▼
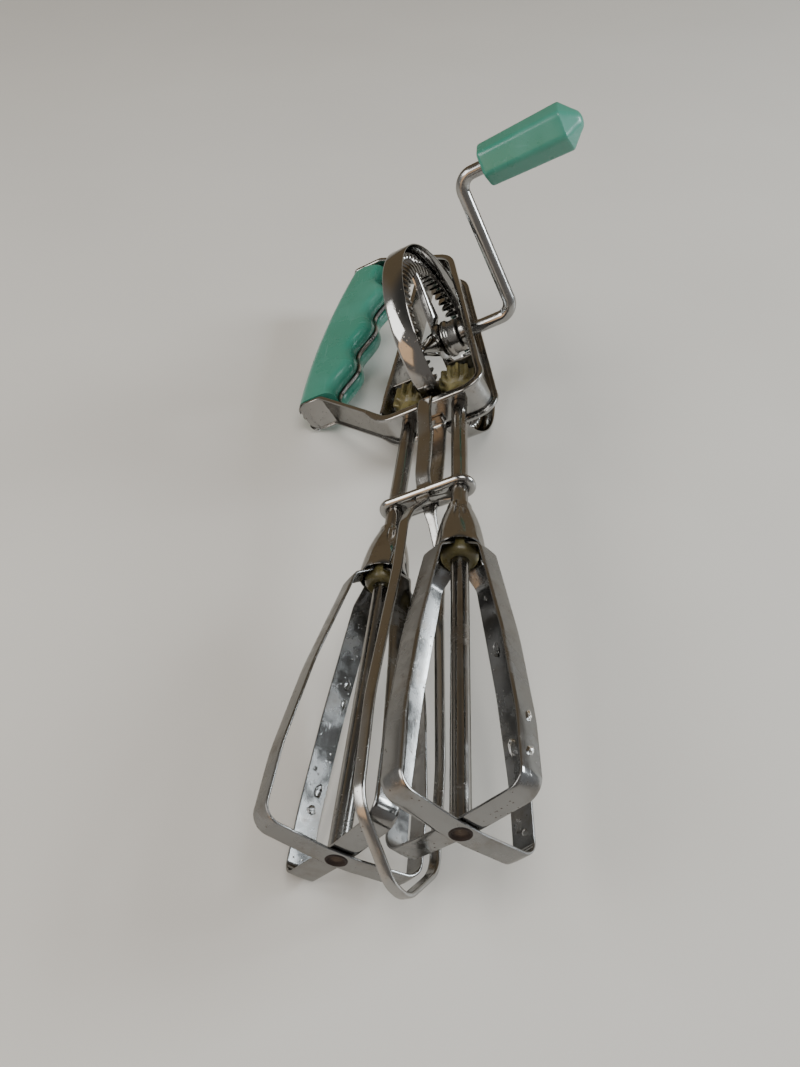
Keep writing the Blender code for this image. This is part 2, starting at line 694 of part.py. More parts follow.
def build_knob(parent):
    bore = CRANK_ROD_RADIUS + BORE_CLEARANCE
    count = 24

    def hexagon(radius, along):
        ring = []
        flat = radius * math.cos(math.pi / 6.0)
        for k in range(count):
            angle = 2.0 * math.pi * k / count
            offset = (angle + 1e-9) % (math.pi / 3.0) - math.pi / 6.0
            reach = min(flat / math.cos(offset), 0.97 * radius)
            ring.append((along, reach * math.cos(angle), reach * math.sin(angle)))
        return ring

    def disc(radius, along):
        return [(along, c, s) for c, s in circle_points(radius, count)]

    shoulder = KNOB_SHOULDER - KNOB_START
    tip = KNOB_TIP - KNOB_START
    rings = [disc(bore, STUB_END - KNOB_START + SEAT_GAP), disc(bore, 0.0),
             hexagon(KNOB_BASE_RADIUS - 1.2, 0.0), hexagon(KNOB_BASE_RADIUS - 0.2, 0.5),
             hexagon(KNOB_BASE_RADIUS, 1.4), hexagon(KNOB_END_RADIUS, shoulder - 0.4),
             hexagon(KNOB_END_RADIUS - 0.4, shoulder + 0.4), hexagon(1.8, tip - 0.6),
             hexagon(0.8, tip)]
    piece("knob", *loft(rings), turquoise("knob_plastic"), parent, False)


def gear_ring(tip, root, along, turn):
    """Ring of a pinion: four points to each tooth, about the shaft axis."""
    ring = []
    pitch = 2.0 * math.pi / PINION_TEETH
    tip_half = 0.42 / PINION_TIP
    root_half = 0.9 / PINION_ROOT
    for tooth in range(PINION_TEETH):
        middle = turn + tooth * pitch
        for radius, offset in ((root, -root_half), (tip, -tip_half),
                               (tip, tip_half), (root, root_half)):
            ring.append((radius * math.cos(middle + offset), along,
                         radius * math.sin(middle + offset)))
    return ring


def round_ring(radius, along, turn):
    return [(radius * x / math.hypot(x, z), along, radius * z / math.hypot(x, z))
            for x, _, z in gear_ring(PINION_TIP, PINION_ROOT, 0.0, turn)]


def build_pinion(name, parent, turn):
    bore = SHAFT_RADIUS + BORE_CLEARANCE
    low = STRIP_HALF_SHEET + SEAT_GAP + 0.15
    rings = [round_ring(bore, low, turn), round_ring(PINION_COLLAR, low, turn),
             round_ring(PINION_COLLAR, PINION_TOOTH_LOW - 1.4, turn),
             gear_ring(PINION_ROOT - 0.5, PINION_ROOT - 0.6, PINION_TOOTH_LOW - 0.7, turn),
             gear_ring(PINION_TIP, PINION_ROOT, PINION_TOOTH_LOW, turn),
             gear_ring(PINION_TIP, PINION_ROOT, PINION_TOOTH_HIGH, turn),
             gear_ring(PINION_ROOT - 0.5, PINION_ROOT - 0.6, PINION_TOOTH_HIGH + 0.8, turn),
             round_ring(PINION_COLLAR, PINION_TOOTH_HIGH + 1.2, turn),
             round_ring(PINION_COLLAR - 0.3, PINION_TOP, turn), round_ring(bore, PINION_TOP, turn)]
    piece(name, *loft(rings, True), nylon(name + "_nylon"), parent, False)


def blade_section(spot):
    """Flat strip whose top ends wrap round the bushing inside the bell."""
    wrap = clamp((BLADE_FLARE + 5.1 + spot.y) / 5.0)
    outer = []
    for k in range(5):
        side = BLADE_HALF_WIDTH * (k - 2) / 2.0
        drop = wrap * (BLADE_TOP_RADIUS - math.sqrt(BLADE_TOP_RADIUS ** 2 - side ** 2))
        outer.append((-drop, side))
    return ([(BLADE_HALF_SHEET + away, side) for away, side in outer]
            + [(-BLADE_HALF_SHEET + away, side) for away, side in reversed(outer)])


def build_blade(name, parent, turn, centre, corner):
    radius = BLADE_RADIUS
    span = BLADE_END - BLADE_FLARE
    half = [(BLADE_TOP_RADIUS, -BLADE_TOP, 0.0), (BLADE_TOP_RADIUS, -BLADE_FLARE, 1.4),
            (BLADE_TOP_RADIUS + 4.45, -BLADE_FLARE - 4.7, 5.0),
            (0.805 * radius, -BLADE_FLARE - 0.45 * span, 60.0),
            (0.97 * radius, -BLADE_FLARE - 0.765 * span, 60.0),
            (radius, corner, 4.6), (4.6, centre, 12.0)]
    corners = [(-x, y, r) for x, y, r in half] + [(x, y, r) for x, y, r in reversed(half)]
    path = rounded_path(corners)
    spin = Matrix.Rotation(math.radians(-turn), 4, 'Y')
    piece(name, *sweep(path, blade_section, 'XY', spin), chrome(name + "_chrome"), parent)


def build_beater(label, parent, blade_turn, pinion_turn):
    """One beater; distances run along the shaft, negative toward the blades."""
    shaft = [(JOURNAL_RADIUS, SHAFT_TOP), (JOURNAL_RADIUS, SHAFT_TOP - 4.0),
             (SHAFT_RADIUS, SHAFT_TOP - 4.4), (SHAFT_RADIUS, BLADE_HALF_SHEET + SEAT_GAP - BLADE_END)]
    piece(label + "_shaft", *spun(shaft, 24, 'Y', False), chrome(label + "_shaft_chrome"), parent)
    build_pinion(label + "_pinion", parent, pinion_turn)
    bore = SHAFT_RADIUS + BORE_CLEARANCE
    outer = [(3.7, BELL_TOP), (3.9, BELL_TOP + 1.5), (5.2, BELL_TOP + 5.6), (6.6, BELL_TOP + 11.0),
             (7.3, BELL_TOP + 16.0), (BELL_RADIUS, BELL_BOTTOM)]
    bell = [(bore, BELL_TOP)] + outer
    bell += [(BELL_RADIUS - 0.55, BELL_BOTTOM), (BELL_RADIUS - 0.55, BELL_TOP + 14.0),
             (5.8, BELL_TOP + 10.6), (4.3, BELL_TOP + 6.2), (bore, BELL_TOP + 4.6)]
    piece(label + "_bell", *spun([(r, -d) for r, d in bell], 28, 'Y', True),
          chrome(label + "_bell_chrome"), parent)
    bush = [(bore, BUSHING_TOP), (BUSHING_RADIUS - 0.3, BUSHING_TOP),
            (BUSHING_RADIUS - 0.1, BELL_BOTTOM), (BUSHING_RADIUS - 0.5, BUSHING_BOTTOM - 1.0),
            (4.0, BUSHING_BOTTOM), (bore, BUSHING_BOTTOM)]
    piece(label + "_bushing", *spun([(r, -d) for r, d in bush], 24, 'Y', True),
          nylon(label + "_bushing_nylon"), parent)
    step = 2.0 * BLADE_HALF_SHEET + SEAT_GAP + 0.05
    build_blade(label + "_blade_inner", parent, blade_turn, -BLADE_END, 1.0 - BLADE_END)
    build_blade(label + "_blade_outer", parent, blade_turn + 90.0, -BLADE_END - step,
                0.3 - BLADE_END)
    head = BLADE_END + step + BLADE_HALF_SHEET + SEAT_GAP
    rivet = [(2.3, head), (2.2, head + 0.5), (1.6, head + 0.95), (0.6, head + 1.15)]
    piece(label + "_rivet", *spun([(r, -d) for r, d in rivet], 20, 'Y', False),
          chrome(label + "_rivet_steel"), parent)


def working_points(names, assembly):
    """Corner points of the named pieces in the upright working frame."""
    back = assembly.matrix_world.inverted()
    points = []
    for name in names:
        obj = bpy.data.objects[name]
        matrix = back @ obj.matrix_world
        points += [matrix @ v.co for v in obj.data.vertices]
    return points


def lay_down(assembly):
    """Turn the beater onto handle, wheel rim and left beater, then centre it on the ground."""
    bpy.context.view_layer.update()
    handle = working_points(("handle_back", "frame_strip"), assembly)
    wheel = working_points(("drive_wheel",), assembly)
    blades = working_points(("left_blade_inner", "left_blade_outer"), assembly)
    up = Vector((0.49, 0.027, 0.87)).normalized()
    for _ in range(10):
        tips = [min(points, key=lambda p: p.dot(up)) for points in (handle, wheel, blades)]
        normal = (tips[1] - tips[0]).cross(tips[2] - tips[0]).normalized()
        up = normal if normal.dot(up) > 0.0 else -normal
    handle_way = Vector((0.0, 1.0, 0.0))
    handle_way = (handle_way - up * handle_way.dot(up)).normalized()
    right = handle_way.cross(up)
    turn = Matrix((right, handle_way, up)).to_4x4()
    assembly.matrix_world = turn
    bpy.context.view_layer.update()
    solids = [o for o in bpy.data.objects if o.type == 'MESH' and not o.hide_render]
    spots = [o.matrix_world @ v.co for o in solids for v in o.data.vertices]
    low = Vector([min(p[i] for p in spots) for i in range(3)])
    high = Vector([max(p[i] for p in spots) for i in range(3)])
    shift = Vector((-(low.x + high.x) / 2.0, -(low.y + high.y) / 2.0, -low.z))
    assembly.matrix_world = Matrix.Translation(shift) @ turn


def build():
    clear_scene()
    assembly = group("assembly", None)
    build_frame_strip(assembly)
    build_left_wall(assembly)
    build_handle(assembly)
    build_collar_plate(assembly)
    build_guard_loop(assembly)
    build_bearing(assembly)
    axle = group("crank_axis", assembly, (0.0, WHEEL_HEIGHT, 0.0))
    build_wheel(axle)
    build_crank(axle)
    right = group("right_axis", assembly, (SHAFT_OFFSET, 0.0, 0.0), SHAFT_SPLAY)
    left = group("left_axis", assembly, (-SHAFT_OFFSET, 0.0, 0.0), -SHAFT_SPLAY)
    build_beater("right", right, RIGHT_BLADE_TURN, math.pi)
    build_beater("left", left, LEFT_BLADE_TURN, math.pi / PINION_TEETH)
    lay_down(assembly)


build()
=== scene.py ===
"""Rotary egg beater lying on a table: finished pieces and finishes around the fixed frame.

Pieces are shaped in millimetres in the beater's own upright directions and then laid in place:
  X toward the crank, Y toward the handle, Z toward the front of the beater.
"""
import json
import math

import bmesh
import bpy
from mathutils import Matrix, Vector, noise


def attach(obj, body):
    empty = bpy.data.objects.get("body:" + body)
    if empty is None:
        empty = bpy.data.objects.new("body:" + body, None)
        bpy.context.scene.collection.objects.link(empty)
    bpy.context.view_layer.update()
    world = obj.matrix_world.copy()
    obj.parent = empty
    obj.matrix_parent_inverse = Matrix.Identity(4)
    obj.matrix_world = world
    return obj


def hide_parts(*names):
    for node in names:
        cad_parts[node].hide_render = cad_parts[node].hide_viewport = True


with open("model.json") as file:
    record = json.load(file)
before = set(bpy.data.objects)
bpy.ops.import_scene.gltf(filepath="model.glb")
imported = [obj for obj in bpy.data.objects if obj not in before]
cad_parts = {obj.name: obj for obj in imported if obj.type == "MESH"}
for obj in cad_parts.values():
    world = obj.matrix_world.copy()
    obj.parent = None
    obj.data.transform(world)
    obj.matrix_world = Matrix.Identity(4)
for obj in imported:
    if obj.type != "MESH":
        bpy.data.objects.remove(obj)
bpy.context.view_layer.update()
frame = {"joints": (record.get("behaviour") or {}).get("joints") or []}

MM = 0.001
WHEEL_HEIGHT = 42.8
AUTO_SMOOTH = math.radians(32.0)

# ---------------------------------------------------------------- directions and places


def joint(name):
    for entry in frame["joints"]:
        if entry["name"] == name:
            return entry
    raise ValueError(name)


def frame_matrix(origin, x_axis, y_axis, z_axis):
    turn = Matrix((x_axis, y_axis, z_axis)).transposed().to_4x4()
    return Matrix.Translation(origin) @ turn @ Matrix.Scale(MM, 4)


crank_joint = joint("crank_spin")
right_joint = joint("right_beater_spin")
left_joint = joint("left_beater_spin")
knob_joint = joint("knob_spin")
across = Vector(crank_joint["axis"]).normalized()
handle_way = (Vector(right_joint["axis"]) + Vector(left_joint["axis"])).normalized()
front_way = across.cross(handle_way).normalized()
origin = Vector(crank_joint["pos_m"]) - handle_way * WHEEL_HEIGHT * MM
UPRIGHT = frame_matrix(origin, across, handle_way, front_way)
AXLE = frame_matrix(Vector(crank_joint["pos_m"]), across, handle_way, front_way)
KNOB_PLACE = frame_matrix(Vector(knob_joint["pos_m"]), across, handle_way, front_way)


def shaft_place(entry):
    up = Vector(entry["axis"]).normalized()
    side = up.cross(front_way).normalized()
    return frame_matrix(Vector(entry["pos_m"]), side, up, front_way)


SHAFT_PLACES = {"right": shaft_place(right_joint), "left": shaft_place(left_joint)}

# ---------------------------------------------------------------- mesh tools


def start_ring(bm, points, closed=True):
    verts = [bm.verts.new(p) for p in points]
    for i in range(len(verts) - (0 if closed else 1)):
        bm.edges.new((verts[i], verts[(i + 1) % len(verts)]))
    return verts


def ring_edges(bm, verts):
    count = len(verts)
    return [bm.edges.get((verts[i], verts[(i + 1) % count])) for i in range(count)]


def next_ring(bm, verts, points):
    """The outline carried on to its next place, with its vertices in the same order."""
    made = bmesh.ops.extrude_edge_only(bm, edges=ring_edges(bm, verts))
    fresh = {v for v in made["geom"] if isinstance(v, bmesh.types.BMVert)}
    ring = []
    for vert, point in zip(verts, points):
        twin = next(e.other_vert(vert) for e in vert.link_edges if e.other_vert(vert) in fresh)
        twin.co = point
        ring.append(twin)
    return ring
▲
WHAT THE EXERCISE ASKS:
Copy all lines in the listing above where the string "with" appears.

SOLUTION TO THIS TASK:
with open("model.json") as file:
    """The outline carried on to its next place, with its vertices in the same order."""